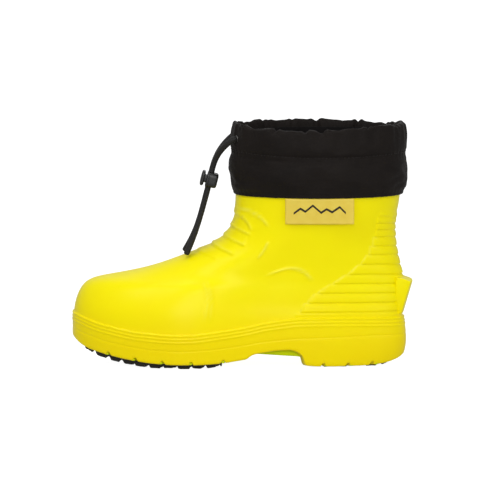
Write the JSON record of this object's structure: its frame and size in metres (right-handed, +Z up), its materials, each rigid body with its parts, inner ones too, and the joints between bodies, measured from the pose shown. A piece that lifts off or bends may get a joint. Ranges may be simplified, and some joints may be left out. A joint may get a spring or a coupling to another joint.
{
  "type": "winter boot",
  "caption": "Left slip-on winter boot: moulded foam shell, lime sole plate, rubber tread, nylon drawcord collar with cord lock and a removable fleece liner.",
  "frame": {"origin": "on the ground, under the middle of the heel", "axes": "+Z up, toe towards -X, heel towards +X, outer (lateral) side of the left foot towards -Y"},
  "size_m": [0.3122, 0.1179, 0.221],
  "materials": {
    "shell_foam": "smooth moulded foam, soft sheen",
    "plate_foam": "matte moulded foam",
    "tread_rubber": "matte rubber",
    "collar_nylon": "plain-weave nylon",
    "lining_nylon": "plain-weave nylon",
    "thread": "twisted thread",
    "label_film": "translucent soft film",
    "eyelet_metal": "dark nickel",
    "cord": "braided cord",
    "lock_plastic": "moulded, satin",
    "spring_steel": "drawn wire",
    "liner_cloth": "woven",
    "fleece": "pile fleece",
    "binding_tape": "ribbed tape",
    "insole_felt": "pressed felt"
  },
  "bodies": {
    "boot": {"shell": "shell_foam", "sole_plate": "plate_foam", "forefoot_tread": "tread_rubber", "heel_tread": "tread_rubber", "gaiter_outer": "collar_nylon", "gaiter_lining": "lining_nylon", "hem_thread": "thread", "tunnel_thread": "thread", "eyelet_lateral": "eyelet_metal", "eyelet_medial": "eyelet_metal", "eyelet_washer_lateral": "eyelet_metal", "eyelet_washer_medial": "eyelet_metal", "drawcord": "cord", "liner_outer": "liner_cloth", "liner_fleece": "fleece", "liner_binding": "binding_tape", "liner_pull_loop": "binding_tape", "insole": "insole_felt"},
    "cord_tails": {"cord_tail_lateral": "cord", "cord_tail_medial": "cord"},
    "cord_lock": {"cord_lock_body": "lock_plastic", "cord_lock_spring": "spring_steel"},
    "lock_button": {"cord_lock_plunger": "lock_plastic"},
    "label": {"label_tab": "label_film"}
  },
  "joints": [
    {"name": "cord_swing", "type": "hinge", "parent": "boot", "child": "cord_tails", "pos_m": [-0.10699, 0, 0.2085], "axis": [0, 1, 0], "range_deg": [0, 60]},
    {"name": "lock_slide", "type": "slide", "parent": "cord_tails", "child": "cord_lock", "axis": [0.2419, 0, 0.9703], "range_m": [-0.008, 0.008]},
    {"name": "plunger_press", "type": "slide", "parent": "cord_lock", "child": "lock_button", "axis": [0.9703, 0, -0.2419], "range_m": [0, 0.0014], "stiffness_N_per_m": 400, "springref_m": -0.002, "deforming": ["cord_lock_spring"]},
    {"name": "label_lift", "type": "hinge", "parent": "boot", "child": "label", "pos_m": [-0.0271, -0.0525, 0.1574], "axis": [-1, 0, 0], "range_deg": [0, 45], "stiffness_Nm_per_rad": 0.002}
  ]
}
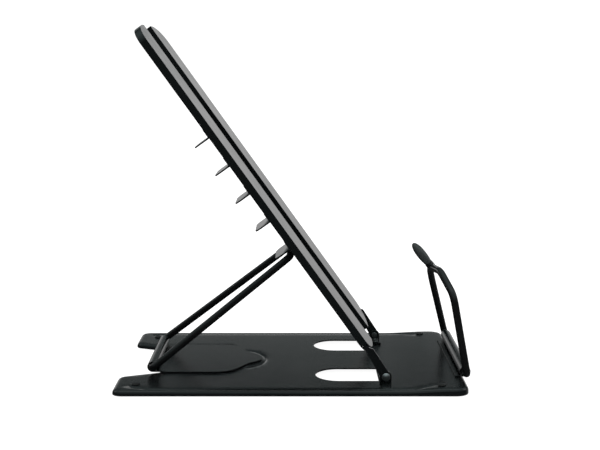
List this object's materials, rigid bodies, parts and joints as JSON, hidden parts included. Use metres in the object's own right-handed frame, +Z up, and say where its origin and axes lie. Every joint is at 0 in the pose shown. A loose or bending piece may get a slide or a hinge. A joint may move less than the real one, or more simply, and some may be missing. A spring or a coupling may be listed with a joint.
{
  "type": "music stand",
  "caption": "Desk-top music stand of black painted sheet steel: flat base, sloped two-wing tray on a wire prop, and a wire page holder at the front.",
  "frame": {"origin": "on the table, under the middle of the stand's length and width", "axes": "+X towards the reader, +Y to the reader's right, +Z up"},
  "size_m": [0.285, 0.19, 0.2874],
  "materials": {
    "black_paint": "black baked enamel, semi-gloss, on pressed sheet steel",
    "wire_paint": "black enamel, semi-gloss, on round steel wire",
    "plated_rivet": "plated steel rivet, satin",
    "rubber_foot": "black rubber, matt",
    "soft_tip": "dark vinyl, satin"
  },
  "bodies": {
    "base": {"base_plate": "black_paint", "prop_hinge_leaf": "black_paint", "page_holder_hinge_leaf": "black_paint", "left_hinge_ear": "black_paint", "left_ear_rivet_inner": "black_paint", "left_ear_rivet_outer": "black_paint", "left_pivot_rivet": "plated_rivet", "left_rear_foot": "rubber_foot", "left_front_foot": "rubber_foot", "right_hinge_ear": "black_paint", "right_ear_rivet_inner": "black_paint", "right_ear_rivet_outer": "black_paint", "right_pivot_rivet": "plated_rivet", "right_rear_foot": "rubber_foot", "right_front_foot": "rubber_foot"},
    "tray": {"left_wing": "black_paint", "left_arm": "black_paint", "right_wing": "black_paint", "right_arm": "black_paint", "spine": "black_paint", "support_tab_1": "black_paint", "support_tab_2": "black_paint", "support_tab_3": "black_paint", "support_tab_4": "black_paint", "support_tab_5": "black_paint"},
    "prop": {"prop_wire": "wire_paint"},
    "page_holder": {"page_holder_wire": "wire_paint", "page_holder_tip": "soft_tip"}
  },
  "joints": [
    {"name": "tray_hinge", "type": "hinge", "parent": "base", "child": "tray", "pos_m": [0.0735, 0, 0.0095], "axis": [0, 1, 0], "range_deg": [0, 30]},
    {"name": "prop_hinge", "type": "hinge", "parent": "base", "child": "prop", "pos_m": [-0.116, 0, 0.0105], "axis": [0, 1, 0], "range_deg": [0, 39]},
    {"name": "page_holder_hinge", "type": "hinge", "parent": "base", "child": "page_holder", "pos_m": [0.1381, 0, 0.0113], "axis": [0, 1, 0], "range_deg": [-15, 100]}
  ]
}
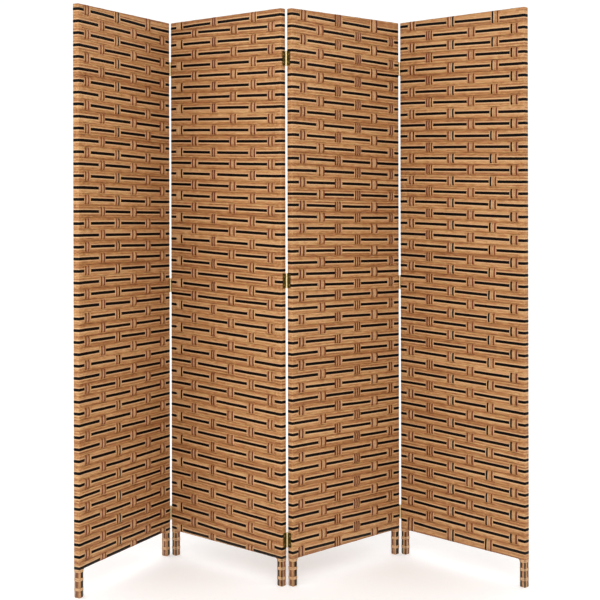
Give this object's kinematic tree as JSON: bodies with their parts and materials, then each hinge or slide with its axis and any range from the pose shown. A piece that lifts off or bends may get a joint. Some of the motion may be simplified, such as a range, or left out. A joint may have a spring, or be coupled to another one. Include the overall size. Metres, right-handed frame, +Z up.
{
  "type": "folding room divider screen",
  "caption": "Free-standing zigzag screen of tall woven cord panels on wooden frames, folding on brass butt hinges.",
  "frame": {"origin": "middle of the bounding box on the floor, with the screen in its zigzag stance", "axes": "+X along the screen from panel 1 to panel 4, -Y out of the front face, +Z up"},
  "size_m": [1.3986, 0.4726, 1.803],
  "materials": {
    "frame_wood": "planed, unvarnished",
    "weft_paper_cord": "twisted paper cord, matt, tan with black strands",
    "warp_paper_cord": "twisted paper cord, matt, tan with brown strands",
    "binding_paper_cord": "twisted paper cord, matt",
    "hinge_brass": "brass plated, lightly aged",
    "screw_brass": "brass plated, satin"
  },
  "bodies": {
    "panel_1": {"panel_1_left_post": "frame_wood", "panel_1_right_post": "frame_wood", "panel_1_top_rail": "frame_wood", "panel_1_centre_rail": "frame_wood", "panel_1_bottom_rail": "frame_wood", "panel_1_weft_cords": "weft_paper_cord", "panel_1_warp_cords": "warp_paper_cord", "panel_1_leg_bindings": "binding_paper_cord", "panel_1_hinge_screws": "screw_brass", "hinge_1_top_left_leaf": "hinge_brass", "hinge_1_centre_left_leaf": "hinge_brass", "hinge_1_bottom_left_leaf": "hinge_brass", "hinge_1_pins": "hinge_brass"},
    "panel_2": {"panel_2_left_post": "frame_wood", "panel_2_right_post": "frame_wood", "panel_2_top_rail": "frame_wood", "panel_2_centre_rail": "frame_wood", "panel_2_bottom_rail": "frame_wood", "panel_2_weft_cords": "weft_paper_cord", "panel_2_warp_cords": "warp_paper_cord", "panel_2_leg_bindings": "binding_paper_cord", "panel_2_hinge_screws": "screw_brass", "hinge_2_top_left_leaf": "hinge_brass", "hinge_2_centre_left_leaf": "hinge_brass", "hinge_2_bottom_left_leaf": "hinge_brass", "hinge_2_pins": "hinge_brass", "hinge_1_top_right_leaf": "hinge_brass", "hinge_1_centre_right_leaf": "hinge_brass", "hinge_1_bottom_right_leaf": "hinge_brass"},
    "panel_3": {"panel_3_left_post": "frame_wood", "panel_3_right_post": "frame_wood", "panel_3_top_rail": "frame_wood", "panel_3_centre_rail": "frame_wood", "panel_3_bottom_rail": "frame_wood", "panel_3_weft_cords": "weft_paper_cord", "panel_3_warp_cords": "warp_paper_cord", "panel_3_leg_bindings": "binding_paper_cord", "panel_3_hinge_screws": "screw_brass", "hinge_3_top_left_leaf": "hinge_brass", "hinge_3_centre_left_leaf": "hinge_brass", "hinge_3_bottom_left_leaf": "hinge_brass", "hinge_3_pins": "hinge_brass", "hinge_2_top_right_leaf": "hinge_brass", "hinge_2_centre_right_leaf": "hinge_brass", "hinge_2_bottom_right_leaf": "hinge_brass"},
    "panel_4": {"panel_4_left_post": "frame_wood", "panel_4_right_post": "frame_wood", "panel_4_top_rail": "frame_wood", "panel_4_centre_rail": "frame_wood", "panel_4_bottom_rail": "frame_wood", "panel_4_weft_cords": "weft_paper_cord", "panel_4_warp_cords": "warp_paper_cord", "panel_4_leg_bindings": "binding_paper_cord", "panel_4_hinge_screws": "screw_brass", "hinge_3_top_right_leaf": "hinge_brass", "hinge_3_centre_right_leaf": "hinge_brass", "hinge_3_bottom_right_leaf": "hinge_brass"}
  },
  "joints": [
    {"name": "fold_1", "type": "hinge", "parent": "panel_2", "child": "panel_1", "pos_m": [-0.44465, 0.21409, 0.9], "axis": [0, 0, 1], "range_deg": [-105.1, 74.9]},
    {"name": "fold_2", "type": "hinge", "parent": "panel_2", "child": "panel_3", "pos_m": [-0.05225, -0.11441, 0.9], "axis": [0, 0, 1], "range_deg": [-86.4, 93.6]},
    {"name": "fold_3", "type": "hinge", "parent": "panel_3", "child": "panel_4", "pos_m": [0.33319, 0.22224, 0.9], "axis": [0, 0, -1], "range_deg": [-90.3, 89.7]}
  ]
}
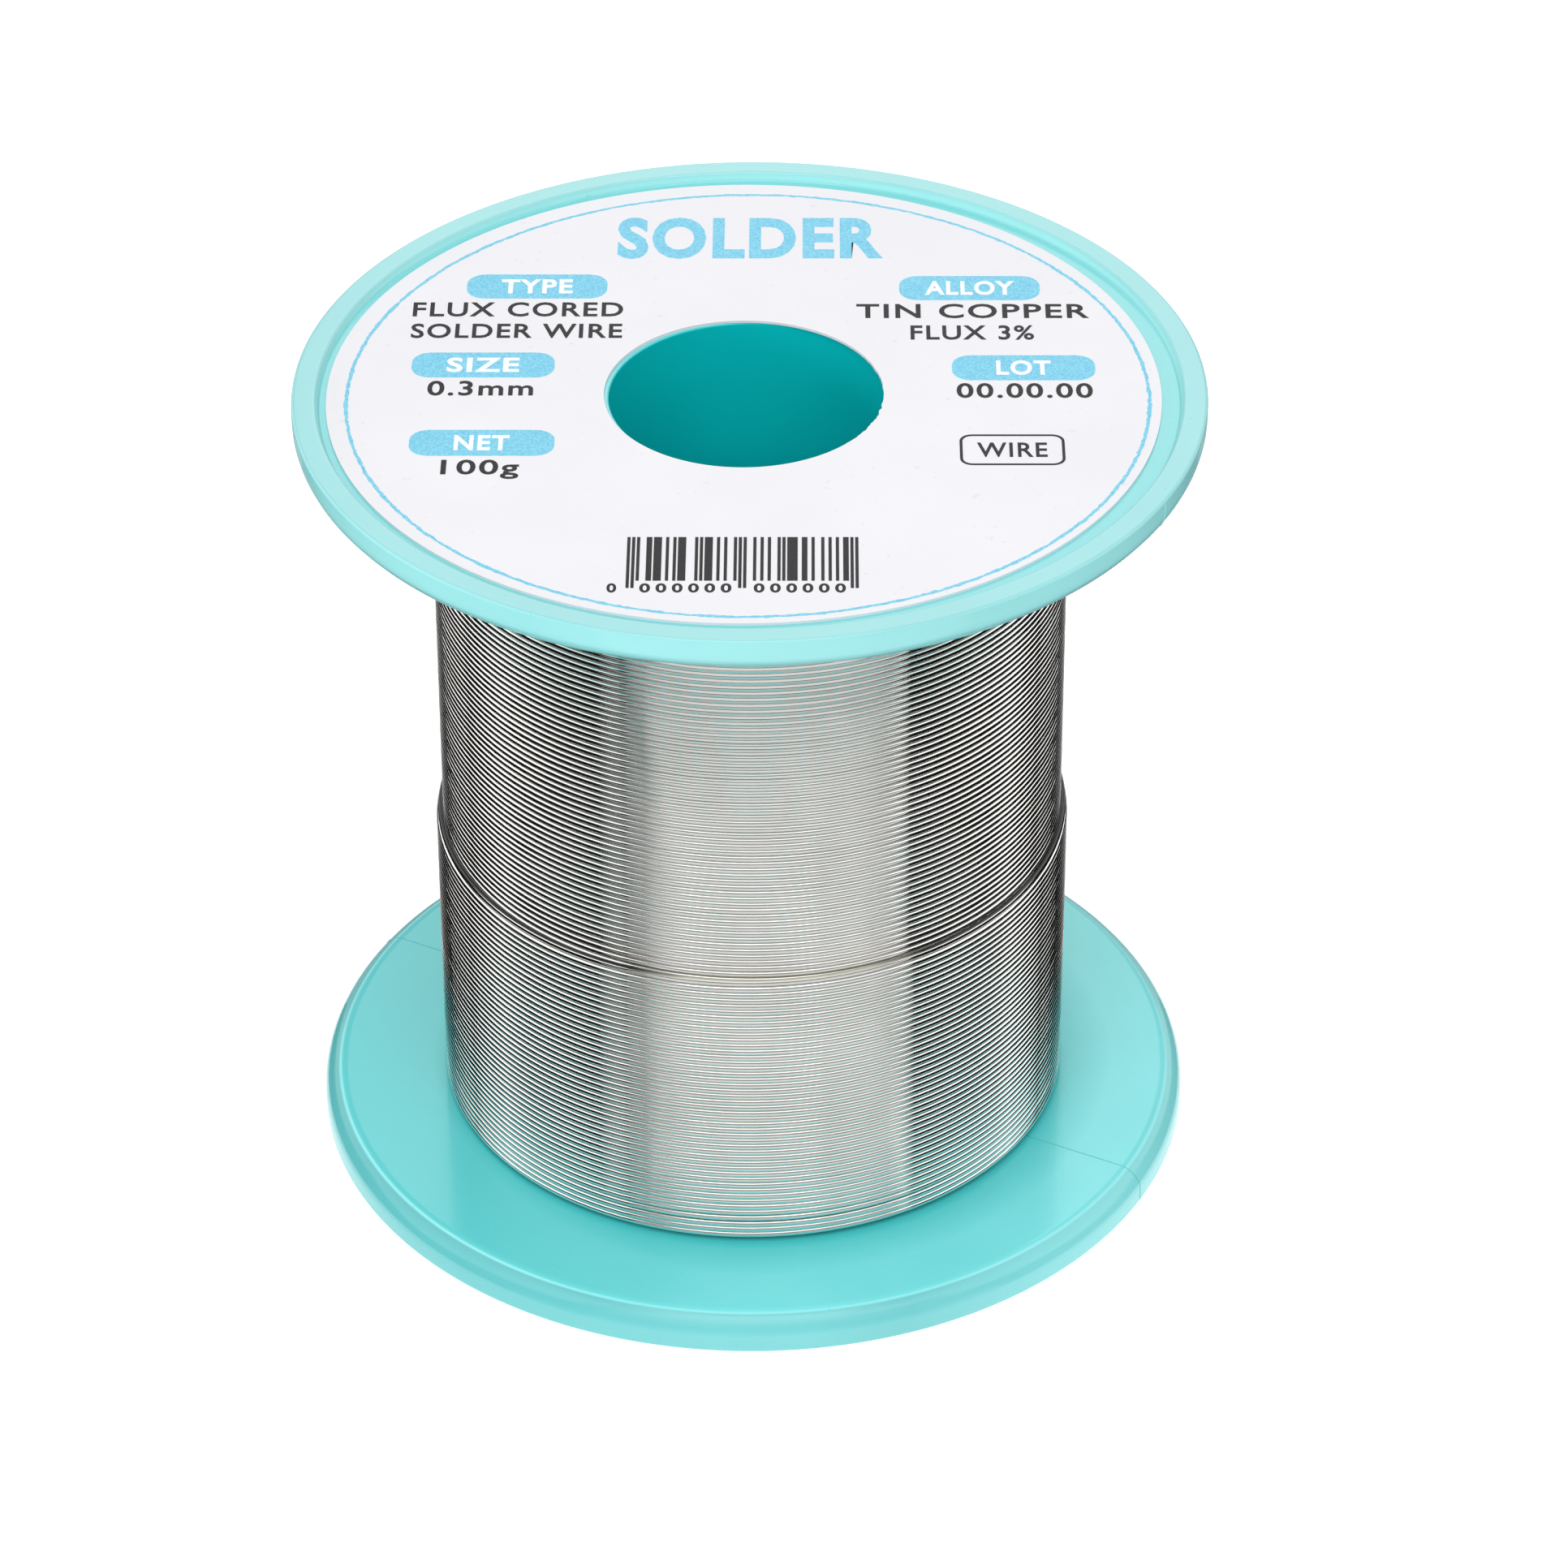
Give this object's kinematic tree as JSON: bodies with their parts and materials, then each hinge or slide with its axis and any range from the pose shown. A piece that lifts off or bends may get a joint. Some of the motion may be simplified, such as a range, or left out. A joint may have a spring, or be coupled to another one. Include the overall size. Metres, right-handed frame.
{
  "type": "solder wire spool",
  "caption": "Small flanged plastic spool wound with fine flux-cored solder wire, with a through bore for a spindle and a round paper label.",
  "frame": {"origin": "centre of the lower rim, on the surface that the spool stands on", "axes": "+Z along the spool's axis, towards the labelled flange; +Y away from the side that the label is read from"},
  "size_m": [0.041, 0.041, 0.0389],
  "materials": {
    "spool_plastic": "semi-gloss moulded",
    "label_paper": "coated paper",
    "solder_alloy": "bright drawn tin alloy",
    "flux": "clear amber rosin"
  },
  "bodies": {
    "root": {"lower_flange": "spool_plastic", "upper_flange": "spool_plastic", "barrel": "spool_plastic", "label": "label_paper", "inner_winding": "solder_alloy", "full_wire_layer": "solder_alloy", "outer_wire_layer": "solder_alloy", "last_turn_alloy": "solder_alloy", "last_turn_flux": "flux"}
  },
  "joints": []
}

◇ ◇ ◇

(What the exercise asks)
Some lines of the records may hold the word "overall". How many do? Answer with a number and nothing else.

(Solution for this task)
2